(Entries with model source code)
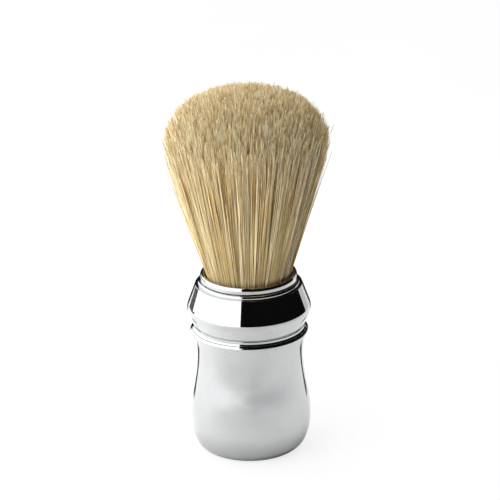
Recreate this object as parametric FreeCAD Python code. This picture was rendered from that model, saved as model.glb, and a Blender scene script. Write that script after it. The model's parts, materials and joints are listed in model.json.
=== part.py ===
import FreeCAD, Part

import math
import os

from FreeCAD import Vector

# Shaving brush standing on its foot: a plated grip, a collar that screws into it, and a
# bristle knot set in a plated ferrule cup.  Millimetres, +Z up, origin at the centre of
# the foot, and every piece turned about the Z axis.

# ---- overall ----
CROWN_Z = 120.0  # top of the bristles
LIP_Z = 58.8  # top of the ferrule's lip, where the bristles come out

# ---- grip outline ----
FOOT_RADIUS = 13.9
BULGE_RADIUS = 19.1
BULGE_Z = 10.8
WAIST_RADIUS = 17.12
WAIST_Z = 30.4
RIM_RADIUS = 18.7
RIM_Z = 39.74  # height of the rim's widest line
RIM_TOP = 40.5
RIM_ROUND = 0.55  # outer edge, which a 45 degree chamfer joins to the top
RIM_LEAN = math.radians(24)  # how far the flare below the rim leans outwards
RIM_BORE = 17.35

# ---- collar outline ----
SHOULDER_Z = 39.0  # underside of the collar, which seats on the washer
SHOULDER_BORE = 14.8  # the jacket is turned in under the shoulder as far as this
SHOULDER_RADIUS = 16.15
SHOULDER_ROUND = 0.2
CORNER_RADIUS = 19.93  # where the two cones would meet if they were not rounded
CORNER_Z = 47.05
BELT_ROUND = 4.5
HEM_RADIUS = 17.6  # hem round the foot of the collar's cone: upright, then flared
HEM_TOP = 41.83
HEM_ROUND = 0.1
HEM_FLARE_Z = 41.14  # top of the flare, which carries on the rim's chamfer
HEM_FLARE_RADIUS = 18.12
HEM_BOTTOM = 40.6
HEM_EDGE = 0.04  # rounding of its lower edge
HEM_INNER = 16.6  # inside the wall of the jacket, which the hem is part of
CONE_TOP_RADIUS = 16.9
CONE_TOP_Z = 55.36
CONE_TOP_ROUND = 0.15
STEP_RADIUS = 16.12
STEP_ROUND = 0.75
COLLAR_TOP = 56.6

# ---- walls and fits ----
WALL = 0.8  # plated metal jackets
CUP_WALL = 0.5
GLUE_GAP = 0.06

# ---- screw thread between the grip and the collar ----
PITCH = 3.0
SPIGOT_RADIUS = 12.8
SPIGOT_CREST = 13.55
SOCKET_RADIUS = 13.9
SOCKET_CREST = 13.15
RIDGE_ROOT_WIDTH = 1.6
RIDGE_CREST_WIDTH = 0.8
RIDGE_SINK = 0.3  # how far a ridge runs into the wall that carries it
FLANK_GAP = 0.12
SOCKET_FLOOR = 28.0
SPIGOT_BOTTOM = 28.4
SOCKET_RIDGE_Z = 30.6
SOCKET_TURNS = 2.0
SPIGOT_TURNS = 2.25

# ---- seat of the washer ----
WASHER_SEAT = 37.8
WASHER_INNER = 13.3
WASHER_OUTER = 16.1
WASHER_ROUND = 0.25
BUSH_RADIUS = 15.95
BUSH_FLANGE_RADIUS = 16.7
BUSH_FLANGE = 1.0
BUSH_FLOOR = 1.6

# ---- base ----
FOOT_OPENING = 12.6
BASE_CAP_RECESS = 0.4
BASE_CAP_RADIUS = 13.8
BASE_CAP_TOP = 3.0

# ---- ferrule cup and what it holds ----
CUP_RADIUS = 14.3
CUP_BOTTOM = 42.0
CUP_ROUND = 1.2  # outer edge of the cup's bottom
SOCKET_CLEARANCE = 0.1
BEAD_FOOT_RADIUS = 14.75  # the bead is undercut down to this, on top of the collar
BEAD_RADIUS = 15.35
BEAD_LOW_Z = 56.95  # lower edge of its upright side
BEAD_LOW_ROUND = 0.2
LIP_RADIUS = 15.05  # outer edge of the lip's level top
LIP_TOP = 58.93
LIP_ROUND = 0.22  # outer edge
LIP_BORE = 14.2
LIP_BORE_ROUND = 0.12
SWELL_Z = 58.35  # where the bead's upright side turns in towards the lip
SWELL_ROUND = 2.0
MOUTH_Z = 57.2  # foot of the lip's inner slope
PLUG_TOP = 46.6
PLUG_ROUND = 0.9
BUNDLE_RADIUS = 13.0
BUNDLE_TOP = 55.0
THREAD_RADIUS = 0.34  # binding thread
THREAD_PITCH = 0.816
THREAD_BOTTOM = 48.2
THREAD_WRAPS = 6
ADHESIVE_TOP = 58.2

# ---- bristle fan ----
KNOT_RADIUS = 14.0  # at the lip
FAN_RADIUS = 25.9
FAN_WIDEST_Z = 104.5
BEND_RADIUS = 20.0  # ball on which the fan leans over the roots
BEND_GAP = 0.06


def point(radius, z):
    return Vector(radius, 0, z)


def rounded_path(corners):
    """Edges through (radius, z, rounding) corners, with tangent arcs at the rounded ones."""
    ends = []
    for index, (radius, z, rounding) in enumerate(corners):
        here = point(radius, z)
        if rounding == 0 or index in (0, len(corners) - 1):
            ends.append((here, here, here))
            continue
        back = (point(*corners[index - 1][:2]) - here).normalize()
        ahead = (point(*corners[index + 1][:2]) - here).normalize()
        half = back.getAngle(ahead) / 2
        inward = (back + ahead).normalize()
        reach = rounding / math.tan(half)
        middle = here + inward * (rounding / math.sin(half) - rounding)
        ends.append((here + back * reach, middle, here + ahead * reach))
    edges = []
    for index, (start, middle, finish) in enumerate(ends):
        if start != finish:
            edges.append(Part.Arc(start, middle, finish).toShape())
        if index + 1 < len(ends):
            edges.append(Part.makeLine(finish, ends[index + 1][0]))
    return edges


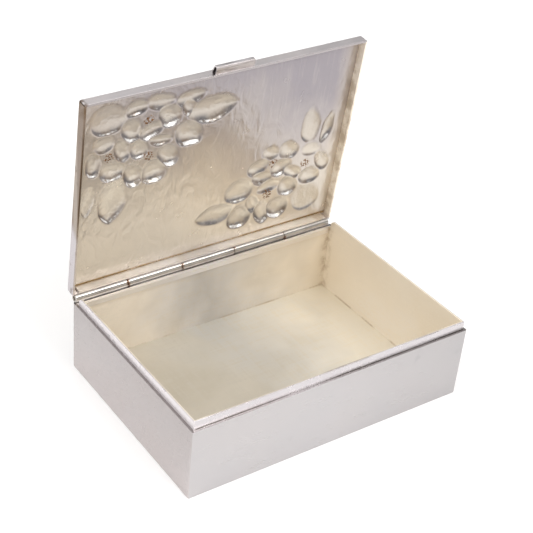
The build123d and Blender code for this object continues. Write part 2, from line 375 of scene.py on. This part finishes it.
# Satin inner silver. Its three levels are painted light and shade: the colour's
# levels at the left, middle and right of the box. bezel polishes the outer half of
# a liner, and the right-face colour is a painted reflection on the faces towards the right.
def satin_silver(
    name, pale, deep, roughness=0.38, metallic=0.32, bezel=True, light_levels=(0.78, 0.77, 1.08), right_face_reflection=None
):
    material, s = new_material(name)
    x, y, z = s.parts()
    cloud = s.patches(0.33, 0.70, 24, 4.0, 0.6, None, 0.4)
    colour = s.mix(cloud, pale, deep)
    grey = s.patches(0.46, 0.66, 17, 3.0, 0.5, s.moved(shift=(0.3, 0.1, 0.2)), 0.8)
    colour = s.mix(s.times(grey, 0.8), colour, tinted(pale, 0.93, 0.97, 1.06))
    long_way = s.noise(1.0, 4.0, 0.6, s.moved((55, 900, 900)))
    short_way = s.noise(1.0, 4.0, 0.6, s.moved((900, 55, 700)))
    streak = s.times(s.plus(long_way, short_way), 0.5)
    colour = s.mix(s.step(streak, 0.48, 0.62), colour, tinted(pale, 0.93))
    warm_side = s.step(x, -5 * MM, 50 * MM)
    colour = s.mix(s.times(warm_side, 0.5), colour, tinted(pale, 1.0, 0.975, 0.90))
    # painted light and shade: the colour is scaled from the left to the right of the box
    left, middle, right = light_levels
    drift = s.plus(x, s.wander(-12 * MM, 12 * MM, 34, 3.0, 0.6))
    left_half = s.ramp(drift, -28 * MM, 6 * MM, left, middle)
    right_half = s.ramp(drift, 4 * MM, 44 * MM, middle, right)
    colour = s.dimmed(colour, s.highest(left_half, right_half))
    colour = s.mix(seam_tarnish(s, x, y, z), colour, SEAM_BROWN)

    # the bezel's outer face is polished, with painted shadow in the rebate
    # and painted shade along its top edge
    past_x = s.minus(s.size(x), INSIDE_X + LINER_SHEET / 2)
    past_y = s.minus(s.size(y), INSIDE_Y + LINER_SHEET / 2)
    outer = s.step(s.highest(past_x, past_y), 0.0, 0.2 * MM) if bezel else 0.0
    shine = s.mix(s.noise(70, 3.0), BEZEL_DEEP, BEZEL_PALE)
    # painted shadow low on the bezel, just over the wall's top
    low = s.rest(s.step(z, WALL_TOP + 0.15 * MM, WALL_TOP + 0.4 * MM))
    low = s.times(low, s.wander(0.1, 0.9, 30, 2.0, 0.5, low=0.40, high=0.60))
    low = s.times(low, s.ramp(x, -54.0 * MM, -53.0 * MM, 0.1, 1.0))
    shine = s.mix(low, shine, REBATE_SHADOW_BLACK)
    # painted shade along the top edge
    top_edge_shade = s.step(z, BEZEL_TOP - 0.4 * MM, BEZEL_TOP - 0.1 * MM)
    top_edge_shade = s.times(top_edge_shade, s.patches(0.44, 0.60, 45, 2.0, 0.5))
    top_edge_shade = s.times(top_edge_shade, 0.35)
    shine = s.mix(top_edge_shade, shine, TOP_EDGE_SHADE_GREY)
    colour = s.mix(top_edge_shade, colour, TOP_EDGE_SHADE_BROWN)
    # painted reflection: the bezel's left end is lighter and less metallic
    left_end_lit = s.ramp(x, -54.1 * MM, -53.6 * MM, 1.0, 0.0)
    shine = s.mix(left_end_lit, shine, BEZEL_LEFT_LIT)
    colour = s.mix(outer, colour, shine)
    # painted reflection on the faces towards the right
    if right_face_reflection:
        colour = s.mix(s.facing((1, 0, 0)), colour, right_face_reflection)
    rough = s.wander(roughness * 0.85, roughness * 1.15, 160, 3.0, 0.6)
    rough = s.minus(rough, s.times(outer, 0.10))
    share = s.plus(metallic, s.times(outer, 0.75 - metallic))
    share = s.minus(share, s.times(left_end_lit, 0.4))
    brushed = s.minus(0.25, s.times(outer, 0.25))
    s.metal(colour, rough, s.bump(streak, 0.1 * MM, brushed), share)
    return material


# The flat sheet of the lid, with painted reflections: cream at the lower left,
# lavender grey towards the upper right, with a duller upper left corner and a painted light on the lower
# right
def sheet_colour(s, x, z, streak, dull):
    across = s.ramp(x, -50 * MM, 50 * MM)
    upward = s.ramp(z, 35 * MM, 100 * MM)
    cool = s.plus(s.times(across, 0.35), s.times(upward, 0.75))
    cool = s.plus(cool, s.wander(-0.12, 0.12, 26, 4.0, 0.6, None, 0.5))
    colour = s.mix(s.step(cool, 0.38, 1.0), SHEET_CREAM_REFLECTION, SHEET_LAVENDER_REFLECTION)
    colour = s.mix(s.times(dull, 0.5), colour, SHEET_DULL_REFLECTION)
    # painted light on the lower right
    lit = s.times(s.step(x, -10 * MM, 35 * MM), s.step(z, 68 * MM, 42 * MM))
    lit = s.times(lit, s.ramp(x, 26 * MM, 46 * MM, 0.7, 0.22))
    colour = s.mix(lit, colour, SHEET_PAINTED_LIGHT)
    return s.mix(s.times(s.step(streak, 0.50, 0.66), 0.16), colour, SHEET_STREAK)


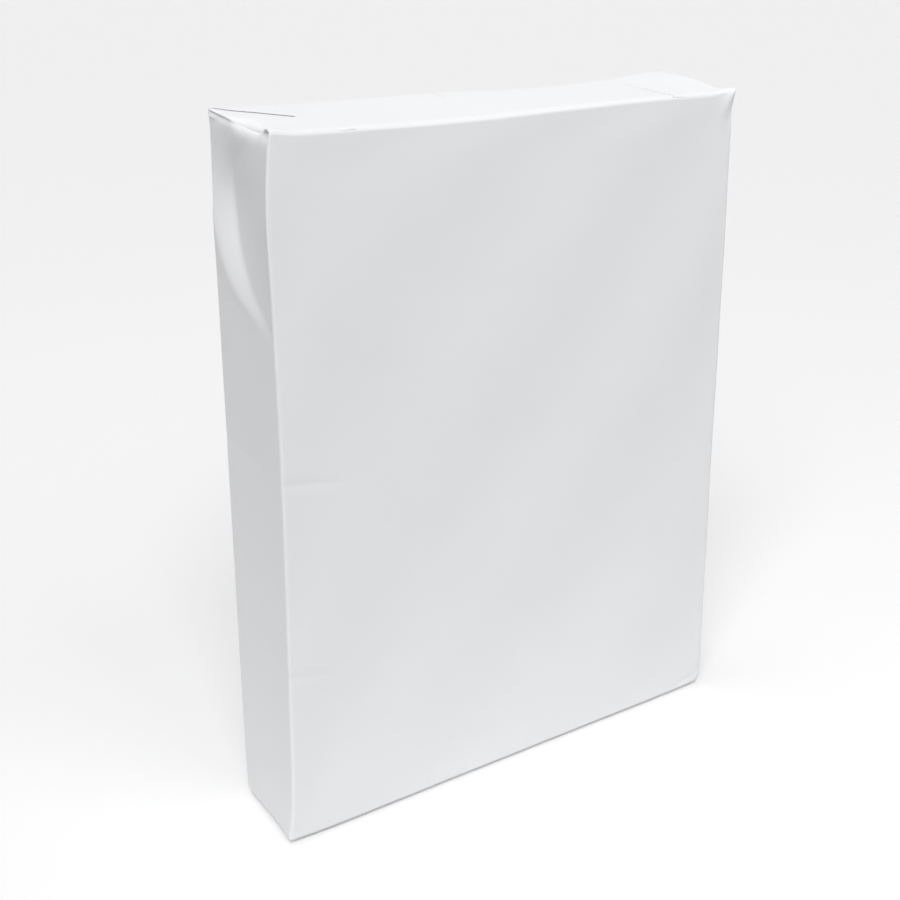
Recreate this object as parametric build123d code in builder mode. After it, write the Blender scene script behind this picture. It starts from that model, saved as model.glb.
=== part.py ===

**Short exercise:**
Reproduce the listing above exactly from the line containing "Recreate this object as parametric build123d" through its last line, with both of those lines included.

**Answer to this task:**
Recreate this object as parametric build123d code in builder mode. After it, write the Blender scene script behind this picture. It starts from that model, saved as model.glb.
=== part.py ===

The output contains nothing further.